Article 1902, Vernon’s Sayles’ Civil Statutes, provides that the defendant in his answer shall plead to each fact alleged in the plaintiff’s petition and either admit or deny the same, or deny that he has any knowledge or belief; and it is further provided that any fact not denied by the defendant, or which he does not deny that he has any knowledge or information thereof sufficient to form a belief, shall be taken as confessed. Defendants in error did not waive their rights under this article of the statute, as shown by the record. By force of the statute, plaintiffs in error confessed, by their failure to specifically deny, that they were receivers of the railway company at the time of the accident, and at the date of the trial, and that they were operating the road as such receivers upon both of said dates. In the cases cited by plaintiffs in error the question arose under articles 1827 and 1829, and have no bearing whatever upon the issue here. The ease of Kirby Lumber Co. v. Cunningham, 154 S. W. 292, was, • as shown by the opinion, pleaded and tried before our statute, requiring sworn pleadings, was enacted. This assignment is overruled.
[14] the trial, after most of the oral testimony was in, and after plaintiffs had introduced in evidence photographs tak-takby the witness Cross, of the depot and surroundings, plaintiffs in error moved the court to permit the jury to view the place of the accident. The court overruled the mo-moand this is made the basis of the fourth assignment of error. We have no statute in this state authorizing any such proceeding.
*1031Under the common-law rule, the practice is a matter within the discretion of the trial judge, and appellate courts have, in nearly all cases, declined to review the order • of the trial court denying a view. We doubt if this rule has ever been established in this state. A review of the cases where the question has been raised shows that the trial courts have discouraged it, and the higher courts have not looked upon the practice with any favor. Smith v. State, 42 Tex. 444; Fate v. State (Tex. Cr.) 164 S. W. 1018; Gamer Co. v. Gammage, 147 S. W. 721; G., C. & S. F. Ry. Co. v. Hamilton, 17 Tex. Civ. App. 76, 42 S. W. 358. However, if we should admit that this practice obtains in this state, still no injury is shown in this case by the refusal of the court to permit the view by the jury. We find in the record a blueprint showing the situation of the depot, house track, and a map of all the surroundings, also a map made by plaintiff in error’s principal witness and used by him to demonstrate his testimony. In addition to this, plaintiffs in error introduced ten large photographs, and defendants in error introduced two large photographs, showing the place of the accident, the depot and coalhouse, from as many different angles and view points, some of them with cars on the house track, some without, some with flat cars, some with extra large automobile cars, standing behind the coalhouse, and the testimony of several witnesses fully and particularly explaining the various photographs. It is not shown that the jury could have learned any more by visiting the place of the accident than is shown by the photographs, documentary evidence, and testimony of the witnesses placed upon the stand. We therefore overrule this assignment.

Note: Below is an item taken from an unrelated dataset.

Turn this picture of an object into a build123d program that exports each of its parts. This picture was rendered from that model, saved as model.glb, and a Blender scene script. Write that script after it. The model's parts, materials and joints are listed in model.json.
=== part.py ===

[15] Plaintiffs in error objected to the introduction of the two photographs, marked Exhibits A and B, and produced by defendants in error, for the reason that the photographs show that the car on the track nearest to the place at which the accident is alleged to have occurred is not the kind or character of car which is alleged and shown by the proof to have struck the wagon. They contend that the photographs show a flat car, and the proof shows a box car, and in that respect are materially different on an important issue in the case, being the issue as to whether the deceased saw or could have seen the box car from his wagon. Reference to the photographs shows that they were taken when the flat car was northwest of the coalhouse and when a box car was standing immediately southwest of the coal-house, on the house track. The presence of the flat car, of course, is a matter of no importance, as the box car is in a proper position to illustrate the contention of both parties. The matter of locating cars at the time the photograph was made is manifestly a question which defendants in error could not control, and the presence of the flat car, if noticed by the jury, could not have misled them, when considered in the light of the uncontradicted testimony that Sanders was killed by a box car and not a flat car.
[16,17] By their sixth assignment plaintiffs in error insist that the court erred in permitting the witness Ed. Mercer to testify as to what would be a reasonable distance in which the train might have stopped upon the occasion of the accident, under the conditions shown and at the rate of speed at which it was proved the cars were traveling at the time of the accident. This question has been settled adversely to the contention of the plaintiffs in error and such testimony held admissible. G., H. & S. A. Ry. v. Murray, 99 S. W. 144; G., H. & S. A. Ry. v. Croskell, 25 S. W. 486; I. & G. N. Ry. v. Parke, 169 S. W. 397. Under this assignment, plaintiffs in error also attack the qualification of the witness to testify as an expert. This is generally a question for the trial court. M., K. & T. Ry. v. Hedrie, 154 S. W. 633. We think the testimony was sufficient to show the qualification of Mercer.
[18] Under the' sixteenth and eighteenth assignments, plaintiffs in error do not present the same objections here as were urged to the court's charge in the court below, and these assignments will not be considered.
[19, 20] By the remaining assignments, it is insisted that the evidence is insufficient to support the findings of the jury. Upon most of these issues the evidence wás sharply conflicting, with some evidence to sustain the jury upon every point. The findings, therefore, are binding upon this court. The verdict was not, in our opinion, excessive.
Finding no reversible error in the record, the judgment is affirmed.